Jake Gyllenhaal and Anne Hathaway star in the latest romcom about an unlikely pair of people who initially hate one another and then learn they love one another only to find they can't be together before they decide to spend the rest of their lives together.
Every now again, Hollywood manages to produce a romantic comedy that reminds why they haven’t yet junked the genre altogether. “Love and Other Drugs," starring Anne Hathaway and Jake Gyllenhaal, is such a film.
“Love and Other Drugs,” based on Jamie Reidy’s memoir "Hard Sell: The Evolution of a Viagra Salesman," stars Gyllenhaal as Jamie Randall, a directionless 30-ish guy drifting through adulthood. With the help of his younger brother, a newly minted software millionaire, Jamie gets a sales job with Pfizer, and is assigned to sell Zoloft throughout Ohio.

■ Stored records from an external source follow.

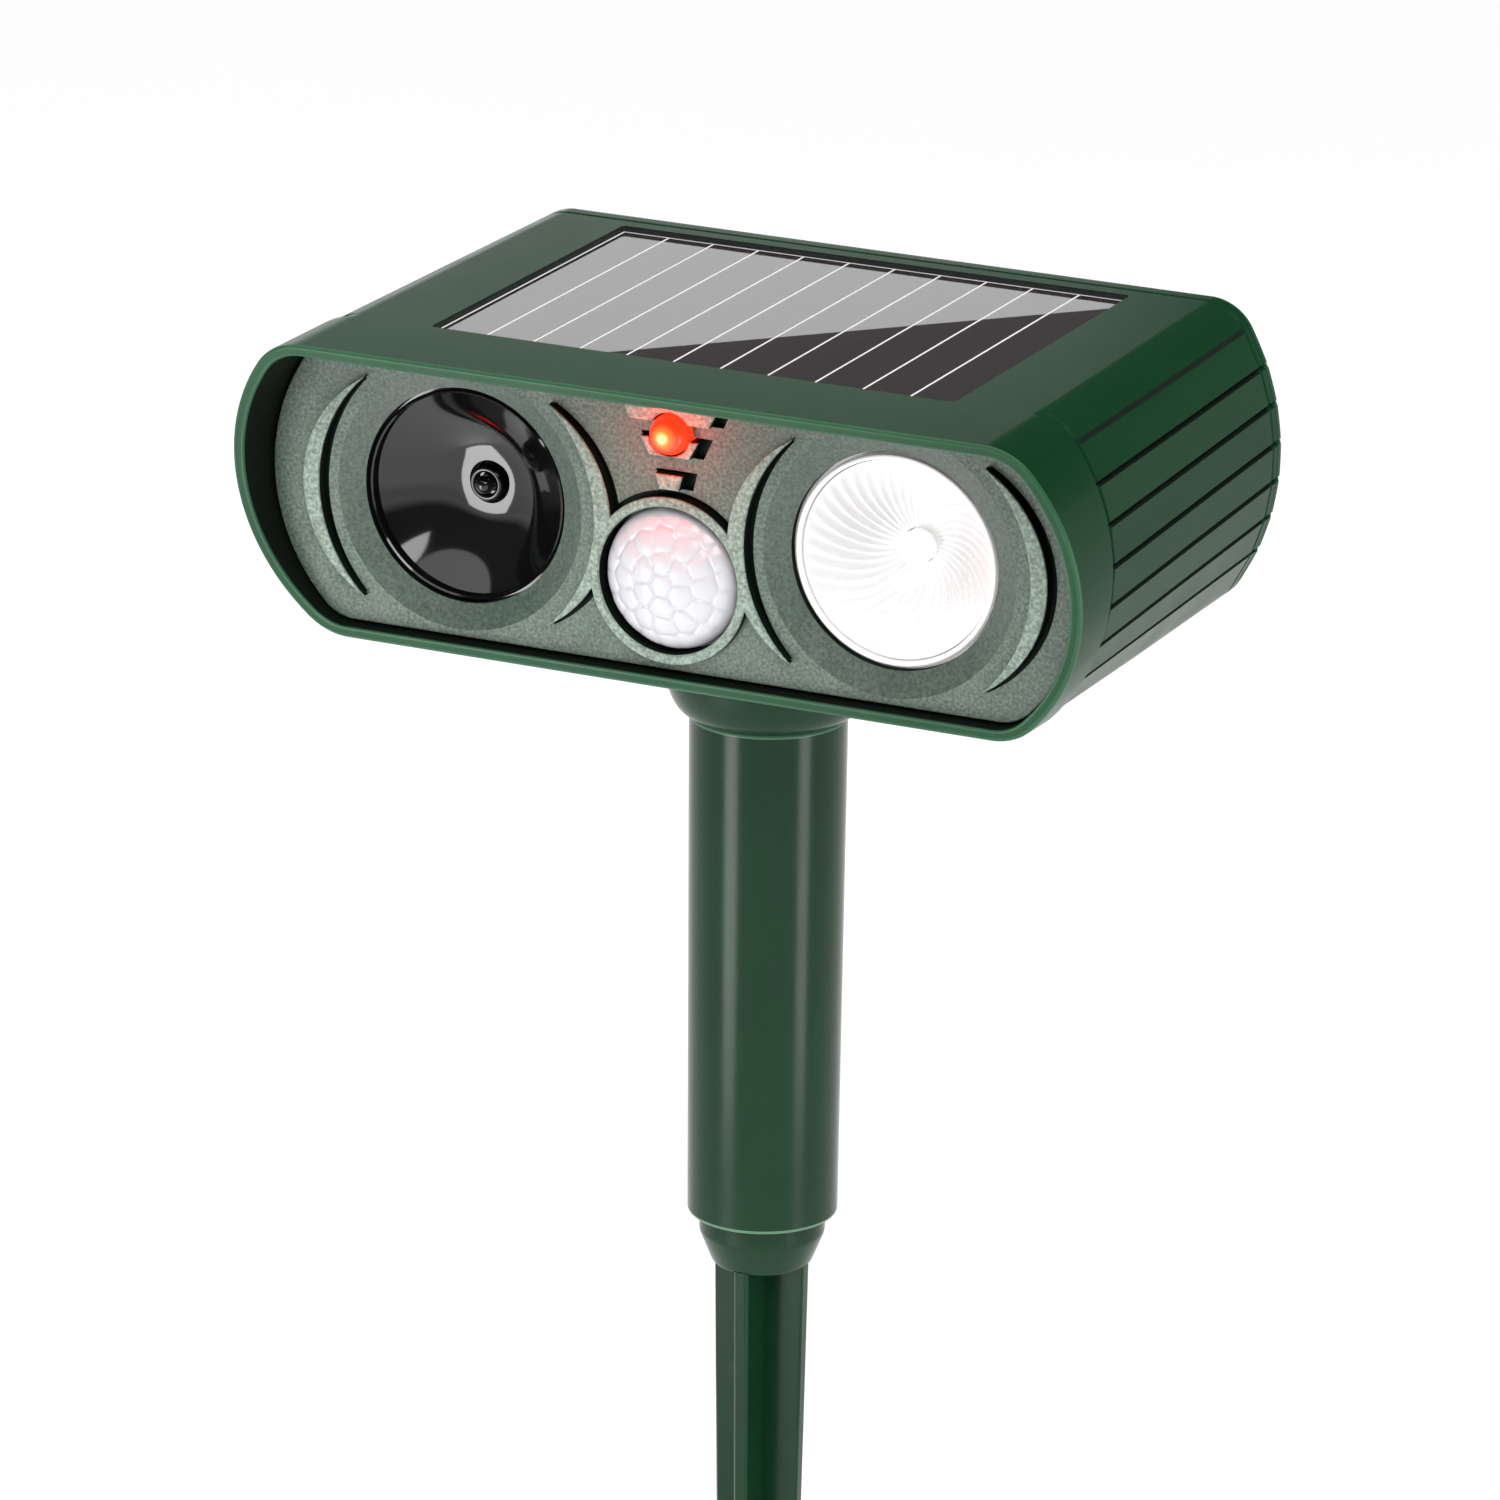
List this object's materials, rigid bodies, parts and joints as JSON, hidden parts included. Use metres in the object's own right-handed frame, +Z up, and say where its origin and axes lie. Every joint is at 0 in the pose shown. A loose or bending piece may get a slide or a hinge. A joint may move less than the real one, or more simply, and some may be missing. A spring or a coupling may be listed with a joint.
{
  "type": "ultrasonic pest repeller",
  "caption": "Solar garden pest repeller: a hooded head with a horn speaker, a strobe and a motion sensor swivels on a tube over a ground spike.",
  "frame": {"origin": "on the tube's axis at the ground line, where the tube's foot stands", "axes": "+Z up along the tube, -Y the way the face looks, +X to the right of someone facing the eyes"},
  "size_m": [0.1486, 0.1029, 0.2861],
  "materials": {
    "housing": "satin gloss moulded green",
    "tube": "gloss moulded dark green",
    "face": "fine grained grey green",
    "black_gloss": "high gloss black",
    "black_plastic": "satin black",
    "reflector": "bright fluted white",
    "white_lens": "translucent white",
    "red_lens": "lit red lens",
    "solar_cells": "dark cells with thin light lines",
    "clear_cover": "clear gloss sheet",
    "rubber": "matt black",
    "plated_steel": "zinc plated",
    "circuit_board": "solder mask green",
    "component": "moulded black",
    "capacitor_sleeve": "blue sleeve",
    "copper": "lacquered copper wire",
    "cell_wrap": "plain shrink wrap",
    "red_wire": "red insulation",
    "white_wire": "white insulation"
  },
  "bodies": {
    "spike": {"ground_spike": "tube"},
    "pole": {"pole_tube": "tube"},
    "head": {"head_shell": "housing", "face_panel": "face", "rear_cover": "housing", "cover_gasket": "rubber", "speaker_horn": "black_gloss", "phase_plug": "black_gloss", "speaker_driver": "black_plastic", "strobe_reflector": "reflector", "strobe_led": "white_lens", "strobe_board": "circuit_board", "pir_dome": "white_lens", "pir_sensor": "plated_steel", "sensor_board": "circuit_board", "status_led": "red_lens", "solar_panel": "solar_cells", "solar_cover": "clear_cover", "neck_socket": "tube", "neck_o_ring": "rubber", "main_board": "circuit_board", "controller_chip": "component", "rotary_switch": "component", "push_switch": "component", "usb_socket": "plated_steel", "filter_capacitor": "capacitor_sleeve", "step_up_coil": "copper", "battery_cradle": "black_plastic", "battery_cell_1": "cell_wrap", "battery_cell_2": "cell_wrap", "battery_cell_3": "cell_wrap", "battery_spring_1": "plated_steel", "battery_spring_2": "plated_steel", "battery_spring_3": "plated_steel", "contact_plate": "plated_steel", "solar_lead": "red_wire", "speaker_lead": "rubber", "strobe_lead": "white_wire", "battery_lead": "red_wire", "face_screw_1": "plated_steel", "face_screw_2": "plated_steel", "face_screw_3": "plated_steel", "face_screw_4": "plated_steel", "rear_screw_1": "plated_steel", "rear_screw_2": "plated_steel", "rear_screw_3": "plated_steel", "rear_screw_4": "plated_steel", "neck_screw_1": "plated_steel", "neck_screw_2": "plated_steel", "neck_screw_3": "plated_steel"},
    "knob": {"mode_knob": "black_plastic"},
    "button": {"power_button": "rubber"},
    "flap": {"usb_flap": "rubber"}
  },
  "joints": [
    {"name": "pole_slide", "type": "slide", "parent": "spike", "child": "pole", "axis": [0, 0, 1], "range_m": [0, 0.04]},
    {"name": "head_swivel", "type": "hinge", "parent": "pole", "child": "head", "pos_m": [0, 0, 0.0873], "axis": [0, 0, 1], "continuous": true},
    {"name": "knob_turn", "type": "hinge", "parent": "head", "child": "knob", "pos_m": [0.027, 0.0437, 0.1348], "axis": [0, 1, 0], "range_deg": [-125, 125]},
    {"name": "button_press", "type": "slide", "parent": "head", "child": "button", "axis": [0, -1, 0], "range_m": [0, 0.0012], "stiffness_N_per_m": 800},
    {"name": "flap_open", "type": "hinge", "parent": "head", "child": "flap", "pos_m": [-0.027, 0.0448, 0.1277], "axis": [-1, 0, 0], "range_deg": [0, 110]}
  ]
}
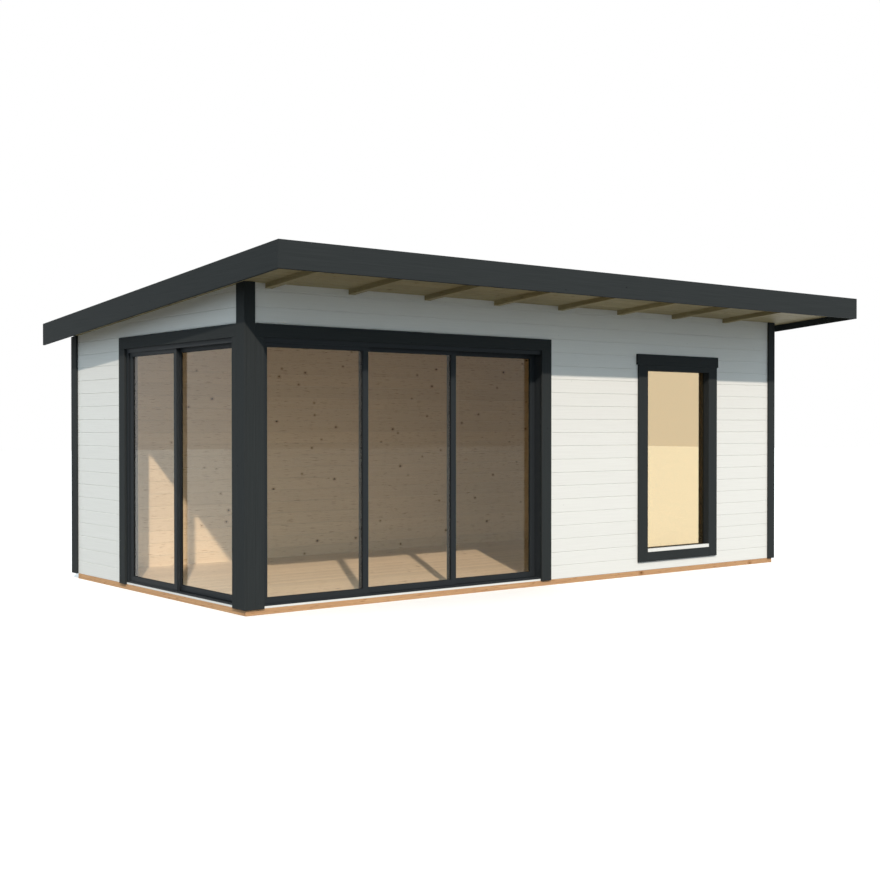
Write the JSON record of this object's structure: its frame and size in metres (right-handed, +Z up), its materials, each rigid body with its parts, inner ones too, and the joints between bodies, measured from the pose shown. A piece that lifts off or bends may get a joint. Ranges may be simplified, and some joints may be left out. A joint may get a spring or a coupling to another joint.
{
  "type": "guest cabin",
  "caption": "One-room guest cabin with white boarded walls, a mono-pitch roof with a deep front eave, sliding glass units that meet at a corner and a tall fixed window.",
  "frame": {"origin": "middle of the base's footprint, on the ground, on the underside of the middle floor bearer", "axes": "+X along the front to the right, +Y from the front to the back, +Z up"},
  "size_m": [6.416, 4.034, 2.572],
  "materials": {
    "treated_timber": "sawn, brown pressure-treated",
    "pine_timber": "planed, untreated",
    "white_boards": "planed boards under matt white paint",
    "dark_trim_boards": "planed boards under dark grey satin paint",
    "dark_aluminium": "dark grey powder coat",
    "tinted_glass": "bronze tinted",
    "roof_membrane": "matt sheet"
  },
  "bodies": {
    "cabin": {"long_base_beams": "treated_timber", "short_base_beams": "treated_timber", "floor_bearers": "treated_timber", "floor_boards": "pine_timber", "corner_post": "white_boards", "front_wall_over_door": "white_boards", "front_wall_middle": "white_boards", "front_wall_over_window": "white_boards", "front_wall_under_window": "white_boards", "front_wall_right": "white_boards", "left_wall_over_door": "white_boards", "left_wall_rear": "white_boards", "right_wall": "white_boards", "back_wall": "white_boards", "rafters": "pine_timber", "rafter_blocks": "white_boards", "ceiling_boards": "pine_timber", "roof_boards": "pine_timber", "roof_covering": "roof_membrane", "front_fascia": "dark_trim_boards", "back_fascia": "dark_trim_boards", "side_fascias": "dark_trim_boards", "front_left_corner_boards": "dark_trim_boards", "front_right_corner_boards": "dark_trim_boards", "back_left_corner_boards": "dark_trim_boards", "back_right_corner_boards": "dark_trim_boards", "front_door_header_trim": "dark_trim_boards", "front_door_side_trims": "dark_trim_boards", "left_door_header_trim": "dark_trim_boards", "left_door_side_trims": "dark_trim_boards", "door_sill_boards": "white_boards", "front_door_frame": "dark_aluminium", "left_door_frame": "dark_aluminium", "front_fixed_sash": "dark_aluminium", "left_fixed_sash": "dark_aluminium", "fixed_glass": "tinted_glass", "window_frame": "dark_trim_boards", "window_trim": "dark_trim_boards", "window_sill": "white_boards"},
    "front_middle_leaf": {"front_middle_sash": "dark_aluminium", "front_middle_glass": "tinted_glass"},
    "front_right_leaf": {"front_right_sash": "dark_aluminium", "front_right_glass": "tinted_glass"},
    "left_leaf": {"left_sliding_sash": "dark_aluminium", "left_sliding_glass": "tinted_glass"}
  },
  "joints": [
    {"name": "front_middle_slide", "type": "slide", "parent": "cabin", "child": "front_middle_leaf", "axis": [-1, 0, 0], "range_m": [0, 0.888]},
    {"name": "front_right_slide", "type": "slide", "parent": "cabin", "child": "front_right_leaf", "axis": [-1, 0, 0], "range_m": [0, 1.776]},
    {"name": "left_slide", "type": "slide", "parent": "cabin", "child": "left_leaf", "axis": [0, 1, 0], "range_m": [0, 0.781]}
  ]
}
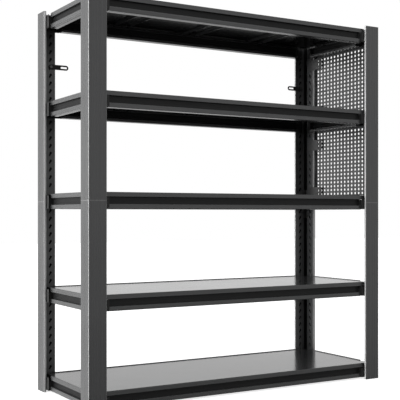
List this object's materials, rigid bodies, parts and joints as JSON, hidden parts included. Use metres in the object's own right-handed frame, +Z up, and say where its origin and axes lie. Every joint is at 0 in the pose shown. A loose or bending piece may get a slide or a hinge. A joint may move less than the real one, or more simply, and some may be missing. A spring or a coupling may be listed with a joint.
{
  "type": "boltless storage rack",
  "caption": "Free-standing steel storage rack with open tiers, lift-out deck panels, slotted folded posts, perforated side panels at one end and wall anchors.",
  "frame": {"origin": "on the floor, under the middle of the rack's outside box", "axes": "+Z up, +X along the rack's long side to the right seen from its open front, the front faces -Y"},
  "size_m": [1.612, 0.608, 1.8],
  "materials": {
    "powder_coat": "satin",
    "deck_steel": "gloss",
    "hook_steel": "satin",
    "black_plastic": "matte",
    "zinc_black": "satin"
  },
  "bodies": {
    "root": {"lower_post_front_left": "powder_coat", "upper_post_front_left": "powder_coat", "post_joint_front_left": "black_plastic", "foot_plug_front_left": "black_plastic", "lower_post_front_right": "powder_coat", "upper_post_front_right": "powder_coat", "post_joint_front_right": "black_plastic", "foot_plug_front_right": "black_plastic", "lower_post_rear_left": "powder_coat", "upper_post_rear_left": "powder_coat", "post_joint_rear_left": "black_plastic", "foot_plug_rear_left": "black_plastic", "lower_post_rear_right": "powder_coat", "upper_post_rear_right": "powder_coat", "post_joint_rear_right": "black_plastic", "foot_plug_rear_right": "black_plastic", "front_beam_1": "powder_coat", "rear_beam_1": "powder_coat", "left_beam_1": "powder_coat", "right_beam_1": "powder_coat", "hook_plates_1": "hook_steel", "front_beam_2": "powder_coat", "rear_beam_2": "powder_coat", "left_beam_2": "powder_coat", "right_beam_2": "powder_coat", "hook_plates_2": "hook_steel", "front_beam_3": "powder_coat", "rear_beam_3": "powder_coat", "left_beam_3": "powder_coat", "right_beam_3": "powder_coat", "hook_plates_3": "hook_steel", "front_beam_4": "powder_coat", "rear_beam_4": "powder_coat", "left_beam_4": "powder_coat", "right_beam_4": "powder_coat", "hook_plates_4": "hook_steel", "front_beam_5": "powder_coat", "rear_beam_5": "powder_coat", "left_beam_5": "powder_coat", "right_beam_5": "powder_coat", "hook_plates_5": "hook_steel", "lower_side_panel": "powder_coat", "lower_panel_clips": "hook_steel", "upper_side_panel": "powder_coat", "upper_panel_clips": "hook_steel", "wall_anchor_bolts": "zinc_black", "wall_anchor_nuts": "zinc_black"},
    "deck_1": {"deck_panel_1": "deck_steel", "deck_channels_1": "deck_steel"},
    "deck_2": {"deck_panel_2": "deck_steel", "deck_channels_2": "deck_steel"},
    "deck_3": {"deck_panel_3": "deck_steel", "deck_channels_3": "deck_steel"},
    "deck_4": {"deck_panel_4": "deck_steel", "deck_channels_4": "deck_steel"},
    "deck_5": {"deck_panel_5": "deck_steel", "deck_channels_5": "deck_steel"},
    "anchor_left": {"wall_anchor_left": "hook_steel"},
    "anchor_right": {"wall_anchor_right": "hook_steel"}
  },
  "joints": [
    {"name": "deck_1_lift", "type": "slide", "parent": "root", "child": "deck_1", "axis": [0, 0, 1], "range_m": [0, 0.08]},
    {"name": "deck_2_lift", "type": "slide", "parent": "root", "child": "deck_2", "axis": [0, 0, 1], "range_m": [0, 0.08]},
    {"name": "deck_3_lift", "type": "slide", "parent": "root", "child": "deck_3", "axis": [0, 0, 1], "range_m": [0, 0.08]},
    {"name": "deck_4_lift", "type": "slide", "parent": "root", "child": "deck_4", "axis": [0, 0, 1], "range_m": [0, 0.08]},
    {"name": "deck_5_lift", "type": "slide", "parent": "root", "child": "deck_5", "axis": [0, 0, 1], "range_m": [0, 0.08]},
    {"name": "anchor_left_swivel", "type": "hinge", "parent": "root", "child": "anchor_left", "pos_m": [-0.744, 0.291, 1.5508], "axis": [0, -1, 0], "range_deg": [-80, 80]},
    {"name": "anchor_right_swivel", "type": "hinge", "parent": "root", "child": "anchor_right", "pos_m": [0.756, 0.291, 1.5508], "axis": [0, -1, 0], "range_deg": [-80, 80]}
  ]
}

During a visit to a doctor’s office, Jamie poses as an intern, and watches as a patient, Maggie Murdoch (Anne Hathaway), has a spot on her breast examined. It’s not until she catches up with him in the parking lot that she realizes his true identity, and nearly beats him unconscious with her purse, then snaps his photo with an old-school Polaroid and storms off, throwing him a one-finger salute over her shoulder. So Jamie of course gets Maggie’s phone number from the receptionist and begs her for “coffee.” Once you get past the idea that a breast examination is somehow sexy and that Maggie hasn’t yet called the police, you’re in for a smart and funny film about two seriously damaged people growing up just enough to fall in love.
Gyllenhaal, for perhaps the first time since “Bubble Boy,” portrays a multi-faceted person who experiences the full range of human emotions. Hopefully he’s gotten “Prince of Persia” out of his system and will continue to act. Hathaway smartly doesn’t overplay Maggie’s Parkinson’s, despite the disease consuming more of her life than she’d like. She’s tough and sexy, but determined to keep Jamie at an arm’s length for fear of needing him or, worse yet, being rejected by him because she is sick.
Gyllenhaal and Hathaway were previously in an onscreen romance in “Brokeback Mountain,” and that experience pays dividends here. The level of comfort between the two, especially considering the amount of nudity, is remarkable. Director Ed Zwick does a great job of shooting the sex scenes in such a way that it actually looks natural.
The morality, ethics and practices of the pharmaceutical and medical industries are part of the film’s backdrop, and to the credit of screenwriters Charles Randolph, Marshall Herskovitz and Zwick, the film resists polemics or rants. It takes a couple of deserved shots at Pfizer et al., but it doesn’t get up on a soapbox.
The DVD version of the film comes with the requisite deleted scenes, which, as is the norm, you watch and think, “Yeah, they were smart to cut that.” But there a couple of featurettes with Gyllenhaal, Hathaway and Zwick that offer some interesting insights into the actors’ process. The most interesting extra, however, is titled “Selling Love & Other Drugs,” in which Jamie Reidy, who wrote the book on which the film is based, talks about the world of Big Pharma sales, tossing around jargon like “Front Desk Cindy,” the nickname given to all receptionists, whom salesmen regard as gatekeepers.